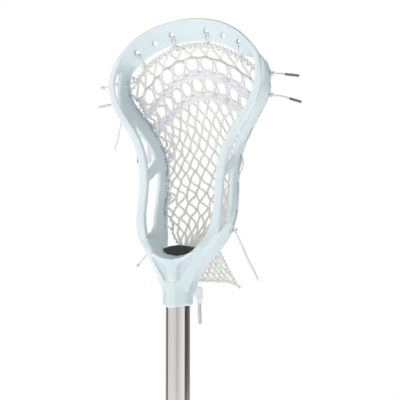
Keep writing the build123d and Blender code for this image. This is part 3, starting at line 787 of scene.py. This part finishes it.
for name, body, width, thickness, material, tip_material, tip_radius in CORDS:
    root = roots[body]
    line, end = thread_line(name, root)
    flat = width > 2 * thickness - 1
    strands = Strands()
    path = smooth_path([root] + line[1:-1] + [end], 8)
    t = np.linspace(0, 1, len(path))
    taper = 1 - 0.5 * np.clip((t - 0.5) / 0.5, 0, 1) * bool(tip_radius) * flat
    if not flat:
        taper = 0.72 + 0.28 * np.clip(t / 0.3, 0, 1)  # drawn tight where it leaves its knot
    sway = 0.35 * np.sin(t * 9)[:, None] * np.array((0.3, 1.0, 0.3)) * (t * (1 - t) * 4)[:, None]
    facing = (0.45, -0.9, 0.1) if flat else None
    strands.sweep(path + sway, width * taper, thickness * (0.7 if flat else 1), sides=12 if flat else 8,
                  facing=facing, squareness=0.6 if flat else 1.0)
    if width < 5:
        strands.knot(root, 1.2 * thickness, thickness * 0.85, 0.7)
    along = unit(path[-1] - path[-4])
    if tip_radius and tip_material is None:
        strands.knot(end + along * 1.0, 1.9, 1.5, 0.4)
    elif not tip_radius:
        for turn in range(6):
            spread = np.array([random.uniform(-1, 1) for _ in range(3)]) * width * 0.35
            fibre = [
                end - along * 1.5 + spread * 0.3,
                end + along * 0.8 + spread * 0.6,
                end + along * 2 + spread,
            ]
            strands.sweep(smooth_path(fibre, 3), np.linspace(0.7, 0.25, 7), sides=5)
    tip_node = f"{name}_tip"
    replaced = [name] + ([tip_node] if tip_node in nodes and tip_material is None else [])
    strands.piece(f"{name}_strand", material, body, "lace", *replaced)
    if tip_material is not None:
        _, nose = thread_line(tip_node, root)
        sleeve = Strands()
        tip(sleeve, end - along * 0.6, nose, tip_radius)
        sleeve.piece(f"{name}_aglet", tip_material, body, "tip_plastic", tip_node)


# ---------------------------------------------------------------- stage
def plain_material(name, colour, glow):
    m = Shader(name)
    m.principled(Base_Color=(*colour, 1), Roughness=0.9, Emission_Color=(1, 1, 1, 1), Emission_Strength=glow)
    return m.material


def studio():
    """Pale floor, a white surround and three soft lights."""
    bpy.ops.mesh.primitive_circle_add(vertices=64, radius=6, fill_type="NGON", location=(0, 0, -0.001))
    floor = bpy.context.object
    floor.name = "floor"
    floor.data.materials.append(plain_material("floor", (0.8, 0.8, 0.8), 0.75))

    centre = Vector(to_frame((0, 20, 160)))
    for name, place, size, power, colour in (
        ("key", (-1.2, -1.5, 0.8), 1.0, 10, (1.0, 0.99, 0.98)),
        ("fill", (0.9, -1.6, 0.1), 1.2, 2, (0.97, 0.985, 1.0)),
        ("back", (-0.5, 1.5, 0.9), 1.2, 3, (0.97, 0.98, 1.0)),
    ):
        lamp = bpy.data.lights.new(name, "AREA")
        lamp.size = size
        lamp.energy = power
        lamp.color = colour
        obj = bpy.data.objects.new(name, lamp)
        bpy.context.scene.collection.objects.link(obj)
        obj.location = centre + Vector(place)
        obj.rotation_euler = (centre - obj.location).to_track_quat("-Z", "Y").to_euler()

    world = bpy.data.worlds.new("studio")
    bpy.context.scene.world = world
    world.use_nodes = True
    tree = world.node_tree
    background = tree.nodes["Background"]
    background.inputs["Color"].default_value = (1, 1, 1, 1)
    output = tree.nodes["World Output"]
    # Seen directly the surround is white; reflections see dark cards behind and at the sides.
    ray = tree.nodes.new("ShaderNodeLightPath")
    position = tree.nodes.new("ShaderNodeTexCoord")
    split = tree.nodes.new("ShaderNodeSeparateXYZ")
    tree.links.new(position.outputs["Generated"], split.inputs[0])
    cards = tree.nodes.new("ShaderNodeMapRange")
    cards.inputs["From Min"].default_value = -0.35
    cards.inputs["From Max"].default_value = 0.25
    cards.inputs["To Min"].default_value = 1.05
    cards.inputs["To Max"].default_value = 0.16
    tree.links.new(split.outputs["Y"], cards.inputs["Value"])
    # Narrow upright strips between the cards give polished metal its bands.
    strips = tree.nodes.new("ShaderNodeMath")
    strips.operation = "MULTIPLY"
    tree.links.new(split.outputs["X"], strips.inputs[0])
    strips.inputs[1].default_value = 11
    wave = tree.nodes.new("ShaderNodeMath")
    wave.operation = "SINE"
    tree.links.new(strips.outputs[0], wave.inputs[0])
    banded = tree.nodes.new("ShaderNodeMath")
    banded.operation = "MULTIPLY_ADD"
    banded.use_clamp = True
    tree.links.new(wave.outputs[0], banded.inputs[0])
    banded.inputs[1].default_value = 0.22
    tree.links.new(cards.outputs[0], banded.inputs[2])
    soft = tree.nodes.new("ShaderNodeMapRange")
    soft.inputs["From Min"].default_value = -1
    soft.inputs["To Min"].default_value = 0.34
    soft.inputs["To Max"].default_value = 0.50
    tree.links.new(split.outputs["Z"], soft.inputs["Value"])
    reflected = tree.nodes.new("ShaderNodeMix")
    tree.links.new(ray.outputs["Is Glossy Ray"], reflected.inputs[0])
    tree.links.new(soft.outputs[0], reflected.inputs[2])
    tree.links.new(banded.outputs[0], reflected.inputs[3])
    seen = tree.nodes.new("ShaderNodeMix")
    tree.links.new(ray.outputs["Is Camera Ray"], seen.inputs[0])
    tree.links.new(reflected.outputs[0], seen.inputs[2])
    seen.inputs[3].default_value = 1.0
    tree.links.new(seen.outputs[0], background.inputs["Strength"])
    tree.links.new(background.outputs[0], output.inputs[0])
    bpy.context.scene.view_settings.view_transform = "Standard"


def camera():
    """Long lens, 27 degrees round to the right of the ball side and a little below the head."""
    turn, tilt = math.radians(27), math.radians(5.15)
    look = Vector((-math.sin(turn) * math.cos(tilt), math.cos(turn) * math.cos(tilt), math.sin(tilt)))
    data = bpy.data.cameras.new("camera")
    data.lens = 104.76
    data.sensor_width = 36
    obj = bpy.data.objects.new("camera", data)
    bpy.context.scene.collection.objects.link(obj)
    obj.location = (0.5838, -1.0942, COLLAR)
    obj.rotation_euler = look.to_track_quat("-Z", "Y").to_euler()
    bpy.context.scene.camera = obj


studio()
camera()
━━━━━━━━━━━━━━━━━━━━
**What is being asked**
Give an exact repetition of all the material.

**Right answer**
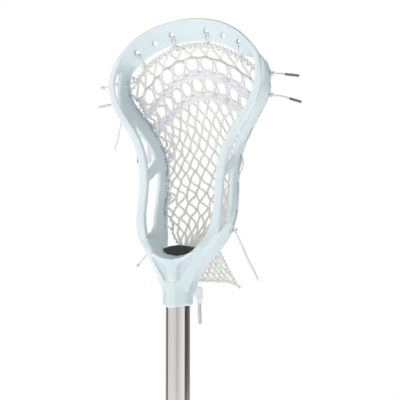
Keep writing the build123d and Blender code for this image. This is part 3, starting at line 787 of scene.py. This part finishes it.
for name, body, width, thickness, material, tip_material, tip_radius in CORDS:
    root = roots[body]
    line, end = thread_line(name, root)
    flat = width > 2 * thickness - 1
    strands = Strands()
    path = smooth_path([root] + line[1:-1] + [end], 8)
    t = np.linspace(0, 1, len(path))
    taper = 1 - 0.5 * np.clip((t - 0.5) / 0.5, 0, 1) * bool(tip_radius) * flat
    if not flat:
        taper = 0.72 + 0.28 * np.clip(t / 0.3, 0, 1)  # drawn tight where it leaves its knot
    sway = 0.35 * np.sin(t * 9)[:, None] * np.array((0.3, 1.0, 0.3)) * (t * (1 - t) * 4)[:, None]
    facing = (0.45, -0.9, 0.1) if flat else None
    strands.sweep(path + sway, width * taper, thickness * (0.7 if flat else 1), sides=12 if flat else 8,
                  facing=facing, squareness=0.6 if flat else 1.0)
    if width < 5:
        strands.knot(root, 1.2 * thickness, thickness * 0.85, 0.7)
    along = unit(path[-1] - path[-4])
    if tip_radius and tip_material is None:
        strands.knot(end + along * 1.0, 1.9, 1.5, 0.4)
    elif not tip_radius:
        for turn in range(6):
            spread = np.array([random.uniform(-1, 1) for _ in range(3)]) * width * 0.35
            fibre = [
                end - along * 1.5 + spread * 0.3,
                end + along * 0.8 + spread * 0.6,
                end + along * 2 + spread,
            ]
            strands.sweep(smooth_path(fibre, 3), np.linspace(0.7, 0.25, 7), sides=5)
    tip_node = f"{name}_tip"
    replaced = [name] + ([tip_node] if tip_node in nodes and tip_material is None else [])
    strands.piece(f"{name}_strand", material, body, "lace", *replaced)
    if tip_material is not None:
        _, nose = thread_line(tip_node, root)
        sleeve = Strands()
        tip(sleeve, end - along * 0.6, nose, tip_radius)
        sleeve.piece(f"{name}_aglet", tip_material, body, "tip_plastic", tip_node)


# ---------------------------------------------------------------- stage
def plain_material(name, colour, glow):
    m = Shader(name)
    m.principled(Base_Color=(*colour, 1), Roughness=0.9, Emission_Color=(1, 1, 1, 1), Emission_Strength=glow)
    return m.material


def studio():
    """Pale floor, a white surround and three soft lights."""
    bpy.ops.mesh.primitive_circle_add(vertices=64, radius=6, fill_type="NGON", location=(0, 0, -0.001))
    floor = bpy.context.object
    floor.name = "floor"
    floor.data.materials.append(plain_material("floor", (0.8, 0.8, 0.8), 0.75))

    centre = Vector(to_frame((0, 20, 160)))
    for name, place, size, power, colour in (
        ("key", (-1.2, -1.5, 0.8), 1.0, 10, (1.0, 0.99, 0.98)),
        ("fill", (0.9, -1.6, 0.1), 1.2, 2, (0.97, 0.985, 1.0)),
        ("back", (-0.5, 1.5, 0.9), 1.2, 3, (0.97, 0.98, 1.0)),
    ):
        lamp = bpy.data.lights.new(name, "AREA")
        lamp.size = size
        lamp.energy = power
        lamp.color = colour
        obj = bpy.data.objects.new(name, lamp)
        bpy.context.scene.collection.objects.link(obj)
        obj.location = centre + Vector(place)
        obj.rotation_euler = (centre - obj.location).to_track_quat("-Z", "Y").to_euler()

    world = bpy.data.worlds.new("studio")
    bpy.context.scene.world = world
    world.use_nodes = True
    tree = world.node_tree
    background = tree.nodes["Background"]
    background.inputs["Color"].default_value = (1, 1, 1, 1)
    output = tree.nodes["World Output"]
    # Seen directly the surround is white; reflections see dark cards behind and at the sides.
    ray = tree.nodes.new("ShaderNodeLightPath")
    position = tree.nodes.new("ShaderNodeTexCoord")
    split = tree.nodes.new("ShaderNodeSeparateXYZ")
    tree.links.new(position.outputs["Generated"], split.inputs[0])
    cards = tree.nodes.new("ShaderNodeMapRange")
    cards.inputs["From Min"].default_value = -0.35
    cards.inputs["From Max"].default_value = 0.25
    cards.inputs["To Min"].default_value = 1.05
    cards.inputs["To Max"].default_value = 0.16
    tree.links.new(split.outputs["Y"], cards.inputs["Value"])
    # Narrow upright strips between the cards give polished metal its bands.
    strips = tree.nodes.new("ShaderNodeMath")
    strips.operation = "MULTIPLY"
    tree.links.new(split.outputs["X"], strips.inputs[0])
    strips.inputs[1].default_value = 11
    wave = tree.nodes.new("ShaderNodeMath")
    wave.operation = "SINE"
    tree.links.new(strips.outputs[0], wave.inputs[0])
    banded = tree.nodes.new("ShaderNodeMath")
    banded.operation = "MULTIPLY_ADD"
    banded.use_clamp = True
    tree.links.new(wave.outputs[0], banded.inputs[0])
    banded.inputs[1].default_value = 0.22
    tree.links.new(cards.outputs[0], banded.inputs[2])
    soft = tree.nodes.new("ShaderNodeMapRange")
    soft.inputs["From Min"].default_value = -1
    soft.inputs["To Min"].default_value = 0.34
    soft.inputs["To Max"].default_value = 0.50
    tree.links.new(split.outputs["Z"], soft.inputs["Value"])
    reflected = tree.nodes.new("ShaderNodeMix")
    tree.links.new(ray.outputs["Is Glossy Ray"], reflected.inputs[0])
    tree.links.new(soft.outputs[0], reflected.inputs[2])
    tree.links.new(banded.outputs[0], reflected.inputs[3])
    seen = tree.nodes.new("ShaderNodeMix")
    tree.links.new(ray.outputs["Is Camera Ray"], seen.inputs[0])
    tree.links.new(reflected.outputs[0], seen.inputs[2])
    seen.inputs[3].default_value = 1.0
    tree.links.new(seen.outputs[0], background.inputs["Strength"])
    tree.links.new(background.outputs[0], output.inputs[0])
    bpy.context.scene.view_settings.view_transform = "Standard"


def camera():
    """Long lens, 27 degrees round to the right of the ball side and a little below the head."""
    turn, tilt = math.radians(27), math.radians(5.15)
    look = Vector((-math.sin(turn) * math.cos(tilt), math.cos(turn) * math.cos(tilt), math.sin(tilt)))
    data = bpy.data.cameras.new("camera")
    data.lens = 104.76
    data.sensor_width = 36
    obj = bpy.data.objects.new("camera", data)
    bpy.context.scene.collection.objects.link(obj)
    obj.location = (0.5838, -1.0942, COLLAR)
    obj.rotation_euler = look.to_track_quat("-Z", "Y").to_euler()
    bpy.context.scene.camera = obj


studio()
camera()